The quick trial (1.5 hours) of the Ceausescus would have been more powerful at the end of the film, and should have been longer than the few grainy minutes we get.

The whole thing was overlong (3 hours) and kind of numbing.
Here was my take and some of the things I liked.

I found The Autobiography of Nicolae Ceausescu interesting but a bit long and rather uneven. The first half hour was kind of dull and I wasn't sure who a fair number of the participants were.

The next 40 minutes were filled with highlights:

- Ceausescu goes to some large national fair where there is a costumed reenactment of some Romanian medieval founding myth.

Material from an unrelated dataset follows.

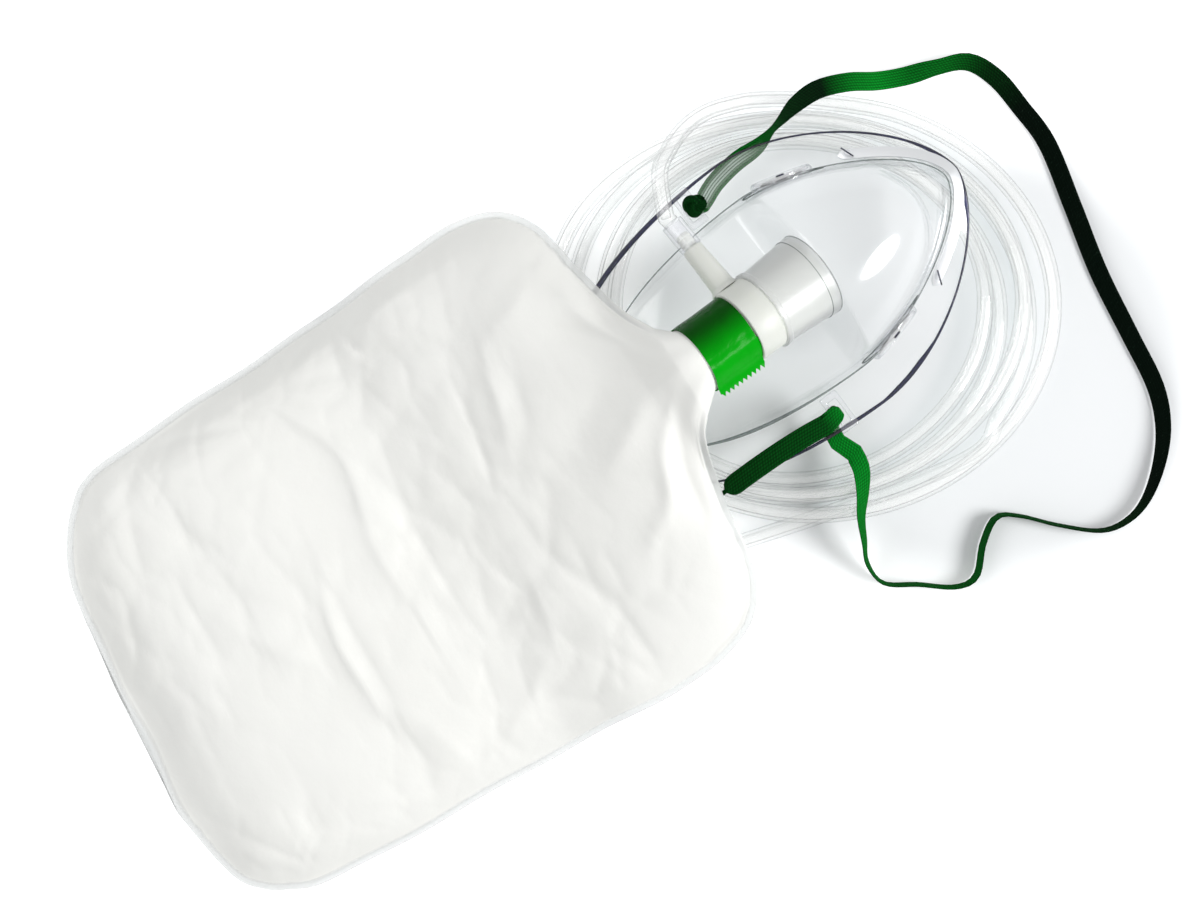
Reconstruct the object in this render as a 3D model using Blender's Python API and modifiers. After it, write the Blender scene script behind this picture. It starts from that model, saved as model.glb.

- There's a press conference with ridiculously softball questions such as: "Romania and the Romanian Communist Party is the only country and party worldwide to have good relations with every country in the world, even the Communist Party of China. Tell me, how has such a result been achieved?"

- There are big rallies in Bucharest to condemn the Soviet invasion of Czechoslovakia and NC sternly warns everyone to respect Romanian sovereignty.

- Tricky Dick pops in to Romania and glad hands everyone willing to be touched by him. First American president to visit Romania and commie Eastern Europe, (at least according to Nixon).

- Then a big parade which oddly includes simulated sports. So there's a travelling basketball game with the baskets pushed on wheels and lots of people dressed in white acting as the walking sidelines. A moveable boxing match, with 4 guys as walking turnbuckles, holding the ropes. A volleyball match in the parade as well. Kind of zany and more than a touch surreal -- you wonder who thought that up. Some comrade in the Sports Ministry must have been proud.

- Next Ceausescu visits China and sees everyone dressed alike and meets with Mao and Lin Biao (the soon to be disgraced #2, who helped launch the Cultural Revolution but then was accused of trying to overthrow Mao, and died in a plane crash reportedly trying to flee the country).

Amusingly, Ceausescu tries to greet the people like Nixon did in Bucharest, and the Chinese are having none of it. No one interrupts their clapping or other choreographed behavior, so Ceausescu is reduced to shaking the forearm of Chinese who studiously ignore him. Probably no one wants to risk standing out or doing something individual and/or unscripted during the hyper-regimented Cultural Revolution. Intentionally touching a foreign leader might lead to trouble. Or maybe the concept of a handshake just hadn't penetrated into Mao's China yet ....

But after that there wasn't too much that was memorable. I did like when Ceausescu was awarded an honorary PhD for his 55th birthday and everyone goes into some sort of sycophantic overdrive. The opening with some interrogation of the overthrown Ceausescus was interesting, but brief and the video quality was rather poor. I think it would have had a greater impact if it came at the end after witnessing how powerful Ceausescu was for 3 hours.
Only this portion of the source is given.